Luego de cuatro años
largos negociando la llegada de las Farc a la legalidad, armando ese espinoso
cerco de retórica y letra menuda, de intenciones y perdón, de mutuos
desacuerdos y puntos a medias, luego de esa larga pelea de linderos se dio paso
a lo que algunos llaman la pedagogía y otros el proselitismo. Entonces
aparecieron los manuales sobre la paz, las advertencias sobre la guerra, los
llamados al odio, la apelación a la venganza que no necesita mentiras y el
martilleo de la pesadilla venezolana. La inesperada negativa de las mayorías
logró que el pomposo armazón quedara tambaleante. Los tiempos de los
campamentos se alargaron y el tedio de la paz hizo renunciar a los primeros guerreros,
ideólogos de sus libres empresas, trabajadores por cuenta propia, según sus
códigos.
Mientras tanto volvió la
fábula del acuerdo nacional y cundieron los llamados a la mesura y a la
negociación. Más tinta, más páginas, más retórica y menos certezas. Ahora no se
negociaba con vistas a lo que merecían las Farc (castigos y oportunidades) a cambio
de su reconocimiento del Estado y sus reglas, sino con la mira puesta en los
votos, con los resultados del plebiscito en la mano y la idea de cultivar
electores con un discurso ya probado. Oslo y El Vaticano hacían sus análisis
lejos de las intenciones de voto en Neiva, Cúcuta, Villavicencio, Medellín y
Montería.
Se firmó el acuerdo por
quinta vez y aparecieron las altas cortes a oscurecerlo todo. Era el mejor
acuerdo sometido al peor de los mundos. Primero la Corte Constitucional con una
sentencia hecha de retazos de aclaraciones y salvamentos de voto. Una especie
de trabajo en grupo con un grupo que nunca logró ponerse de acuerdo. En medio
de una disputa política de más de cuatro años la Corte amparó toda su decisión
bajo el principio de la “buena fe”. Dijo que el gobierno tiene que respetar la
decisión del pueblo pero igual puede cambiarla mediante un proceso abierto y
deliberativo, bajo el principio de buena fe, que más tarde refrende el
Congreso. Ya sé que no se entiende pero no es mi culpa. La presidenta de la
Corte leyó su comunicado y los profesores de derecho constitucional quedaron
consternados. Los legos solo logramos entender que era la hora del Congreso. Y
el Congreso titubeante, todavía tembloroso en medio de las votaciones, llenando
de salvedades cada decisión, avanza como el galgo tras la carnada. La Corte
logró la gran hazaña de desvirtuar el filtro y la poción que pasó por el cedazo
en una misma operación.
Pero faltaba el Consejo
de Estado para confirmar que la decisión del 2 de octubre le hizo mal a los
vencedores y a los vencidos, a los simples observadores, a los abstencionistas
y a los oportunistas, y que cuando un proceso esencialmente político termina en
manos de los jueces, no quedan más que unas constancias dudosas y unas
confusiones ejecutoriadas.
Según la magistrada del
Consejo de Estado se probó la “violencia psicológica” que impidió la libertad
de los electores por las falsedades de campaña de los partidarios del NO.

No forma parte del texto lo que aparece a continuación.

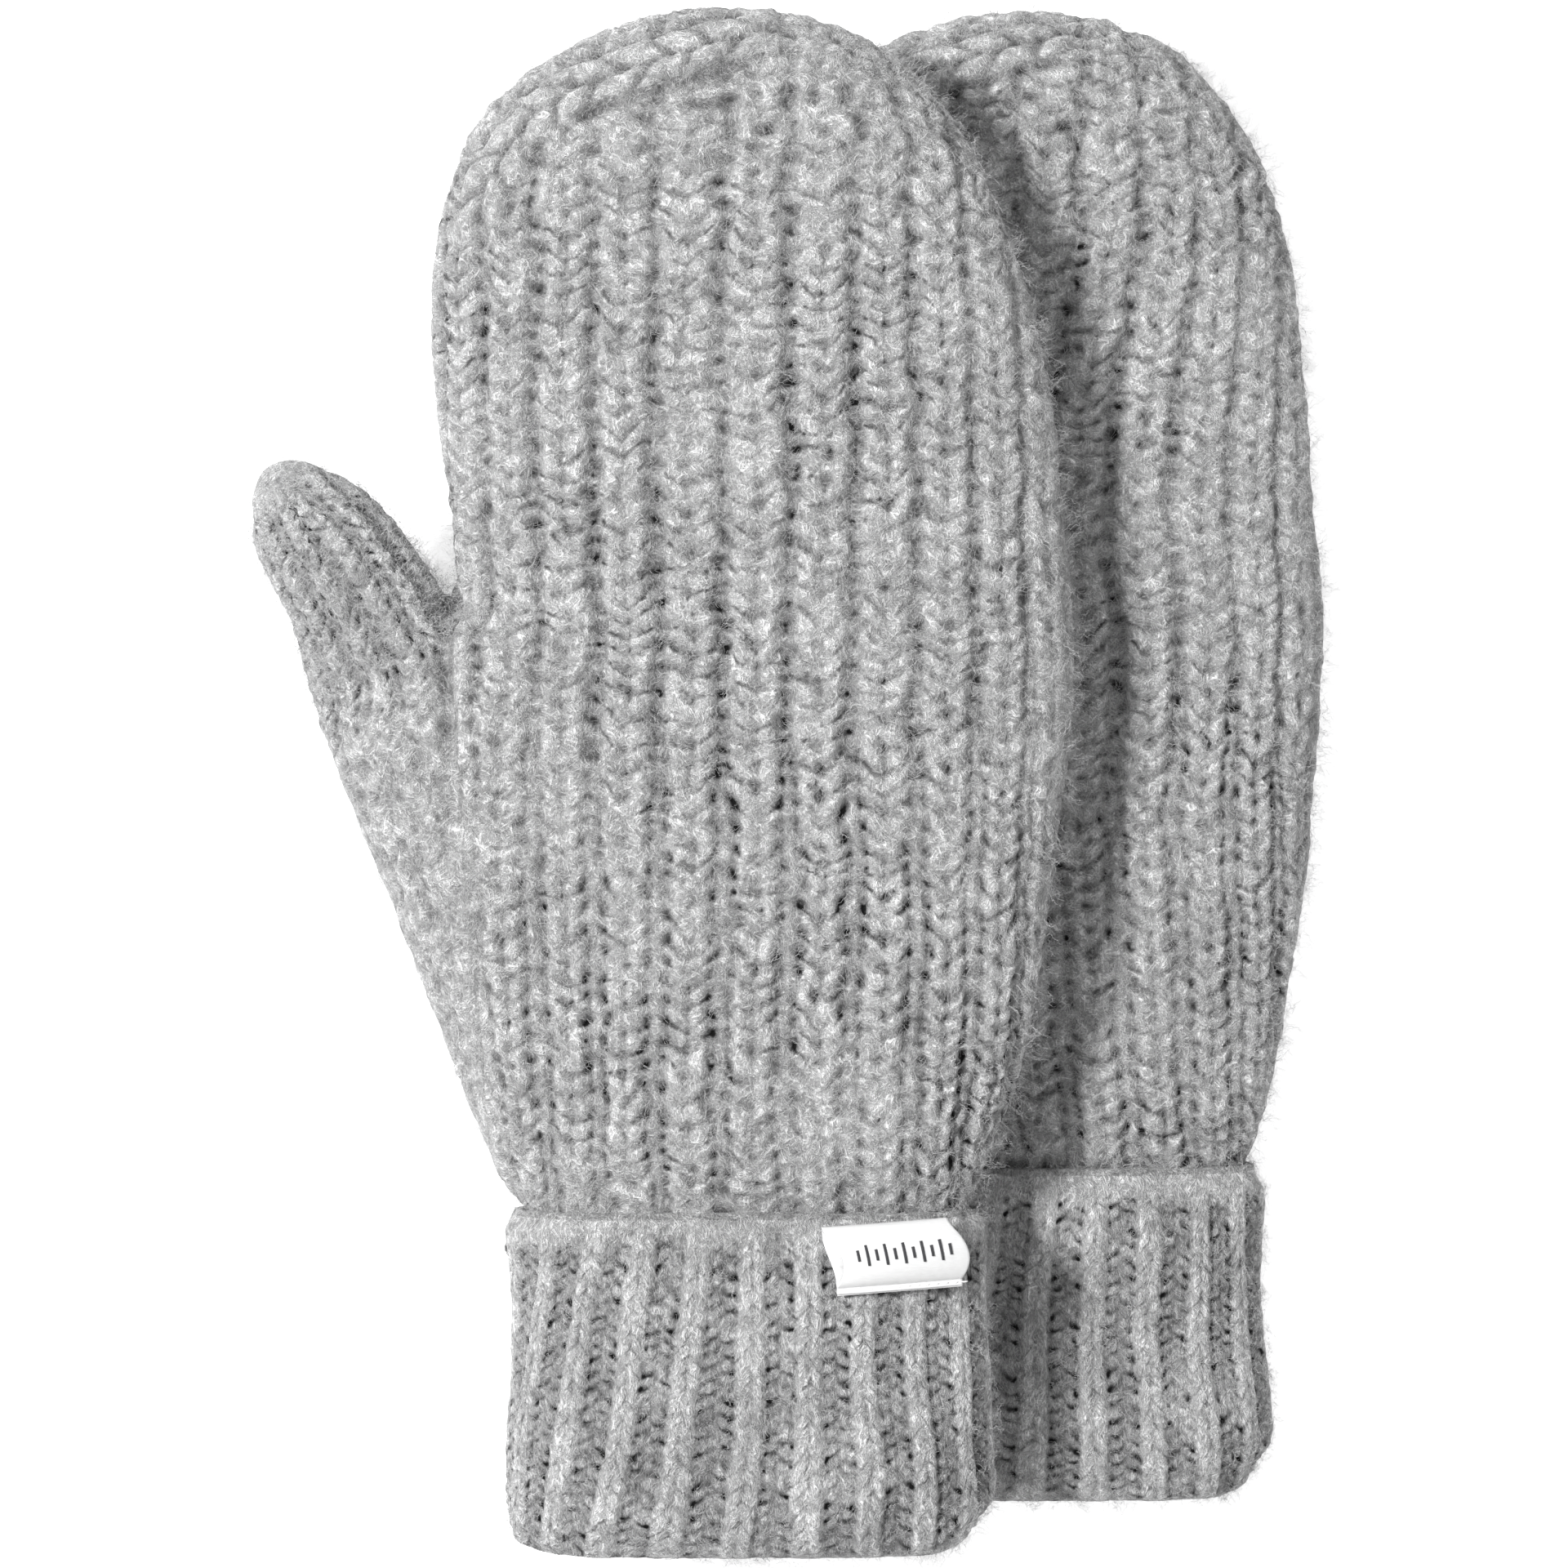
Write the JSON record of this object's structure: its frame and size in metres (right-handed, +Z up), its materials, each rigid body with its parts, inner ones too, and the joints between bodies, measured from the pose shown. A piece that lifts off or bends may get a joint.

Falsedades confesas por un tal Juan Carlos Vélez que salió a hablar “berraco” porque
no le reconocieron su gesta. Sabemos que la política es el arte de la
exageración. Castigar las mentiras de los políticos en campaña haría imposibles
las elecciones en cualquier parte del mundo. Tampoco resulta fácil saber
cuántos votaron impulsados por las mentiras y cuántos por sus propias verdades.
El Consejo de Estado contradice a la Corte y al mismo tiempo la apoya. Tal vez
con la idea de que dos contradicciones sumadas pueden conducir a una certeza. Solo
esperamos que no se pronuncie el Consejo Electoral ni la Corte Suprema.